── Provided material

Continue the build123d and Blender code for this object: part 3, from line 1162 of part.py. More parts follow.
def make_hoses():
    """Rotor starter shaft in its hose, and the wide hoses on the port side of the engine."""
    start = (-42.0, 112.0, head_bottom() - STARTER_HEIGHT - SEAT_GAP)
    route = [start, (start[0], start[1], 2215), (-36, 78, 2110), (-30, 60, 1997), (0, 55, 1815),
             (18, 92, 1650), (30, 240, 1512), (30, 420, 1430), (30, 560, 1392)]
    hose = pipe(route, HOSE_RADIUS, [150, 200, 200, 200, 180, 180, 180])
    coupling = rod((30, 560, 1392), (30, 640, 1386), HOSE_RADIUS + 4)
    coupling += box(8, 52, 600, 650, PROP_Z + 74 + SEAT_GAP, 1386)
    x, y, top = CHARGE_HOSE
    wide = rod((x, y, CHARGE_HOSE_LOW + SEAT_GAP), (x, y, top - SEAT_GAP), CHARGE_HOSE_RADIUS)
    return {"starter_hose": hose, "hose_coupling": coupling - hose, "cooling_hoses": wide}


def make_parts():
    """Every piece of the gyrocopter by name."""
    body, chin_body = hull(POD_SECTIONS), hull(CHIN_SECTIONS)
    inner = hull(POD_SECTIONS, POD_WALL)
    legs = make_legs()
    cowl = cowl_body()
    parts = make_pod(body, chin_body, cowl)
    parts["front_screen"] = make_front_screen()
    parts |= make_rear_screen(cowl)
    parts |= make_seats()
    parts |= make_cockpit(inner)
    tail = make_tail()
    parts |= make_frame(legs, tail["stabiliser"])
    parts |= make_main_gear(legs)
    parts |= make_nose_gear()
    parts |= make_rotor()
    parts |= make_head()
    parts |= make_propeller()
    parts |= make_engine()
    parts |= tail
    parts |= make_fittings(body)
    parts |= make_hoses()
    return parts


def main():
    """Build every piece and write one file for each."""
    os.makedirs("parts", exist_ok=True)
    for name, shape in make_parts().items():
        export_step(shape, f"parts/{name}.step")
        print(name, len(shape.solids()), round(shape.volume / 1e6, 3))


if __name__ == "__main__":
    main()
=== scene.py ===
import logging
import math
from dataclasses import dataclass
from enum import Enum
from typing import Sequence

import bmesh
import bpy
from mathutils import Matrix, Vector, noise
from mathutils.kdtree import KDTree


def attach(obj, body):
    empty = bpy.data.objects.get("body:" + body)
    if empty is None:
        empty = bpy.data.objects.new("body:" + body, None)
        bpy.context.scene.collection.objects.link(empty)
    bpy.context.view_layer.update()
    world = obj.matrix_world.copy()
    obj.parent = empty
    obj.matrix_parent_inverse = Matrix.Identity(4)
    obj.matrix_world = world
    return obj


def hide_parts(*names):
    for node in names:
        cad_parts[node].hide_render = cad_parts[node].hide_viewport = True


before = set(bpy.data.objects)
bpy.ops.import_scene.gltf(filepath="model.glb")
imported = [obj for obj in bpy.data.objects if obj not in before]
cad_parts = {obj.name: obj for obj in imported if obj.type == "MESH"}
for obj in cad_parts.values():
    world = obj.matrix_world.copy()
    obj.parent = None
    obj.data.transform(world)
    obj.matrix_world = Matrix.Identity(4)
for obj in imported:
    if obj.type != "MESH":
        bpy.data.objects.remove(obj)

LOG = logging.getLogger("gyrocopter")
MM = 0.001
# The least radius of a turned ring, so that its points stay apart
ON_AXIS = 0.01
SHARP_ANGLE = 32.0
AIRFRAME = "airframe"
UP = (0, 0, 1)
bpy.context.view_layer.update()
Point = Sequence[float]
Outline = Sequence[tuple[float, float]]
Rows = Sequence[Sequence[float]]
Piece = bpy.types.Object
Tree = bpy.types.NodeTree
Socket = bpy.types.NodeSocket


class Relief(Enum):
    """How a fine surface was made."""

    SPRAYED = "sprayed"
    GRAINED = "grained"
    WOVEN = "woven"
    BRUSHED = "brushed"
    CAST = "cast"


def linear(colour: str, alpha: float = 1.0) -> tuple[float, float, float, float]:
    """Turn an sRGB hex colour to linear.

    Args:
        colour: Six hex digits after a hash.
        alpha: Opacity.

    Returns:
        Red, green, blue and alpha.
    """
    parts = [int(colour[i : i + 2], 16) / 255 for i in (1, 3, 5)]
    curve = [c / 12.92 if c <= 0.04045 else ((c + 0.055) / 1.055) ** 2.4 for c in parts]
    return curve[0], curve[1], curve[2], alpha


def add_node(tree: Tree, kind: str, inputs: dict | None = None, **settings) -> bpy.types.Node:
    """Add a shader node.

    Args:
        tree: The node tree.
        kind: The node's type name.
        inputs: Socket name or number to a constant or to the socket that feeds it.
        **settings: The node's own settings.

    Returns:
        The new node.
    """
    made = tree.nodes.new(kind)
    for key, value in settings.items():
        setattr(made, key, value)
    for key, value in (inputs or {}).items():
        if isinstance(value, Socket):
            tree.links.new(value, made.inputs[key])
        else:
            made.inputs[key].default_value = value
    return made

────

Task to complete: Exactly the lines from the line containing "obj.parent = empty" to the line containing "bpy.data.objects.remove(obj)", both included, are to be set down; no other line belongs in the answer.

Full answer:
    obj.parent = empty
    obj.matrix_parent_inverse = Matrix.Identity(4)
    obj.matrix_world = world
    return obj


def hide_parts(*names):
    for node in names:
        cad_parts[node].hide_render = cad_parts[node].hide_viewport = True


before = set(bpy.data.objects)
bpy.ops.import_scene.gltf(filepath="model.glb")
imported = [obj for obj in bpy.data.objects if obj not in before]
cad_parts = {obj.name: obj for obj in imported if obj.type == "MESH"}
for obj in cad_parts.values():
    world = obj.matrix_world.copy()
    obj.parent = None
    obj.data.transform(world)
    obj.matrix_world = Matrix.Identity(4)
for obj in imported:
    if obj.type != "MESH":
        bpy.data.objects.remove(obj)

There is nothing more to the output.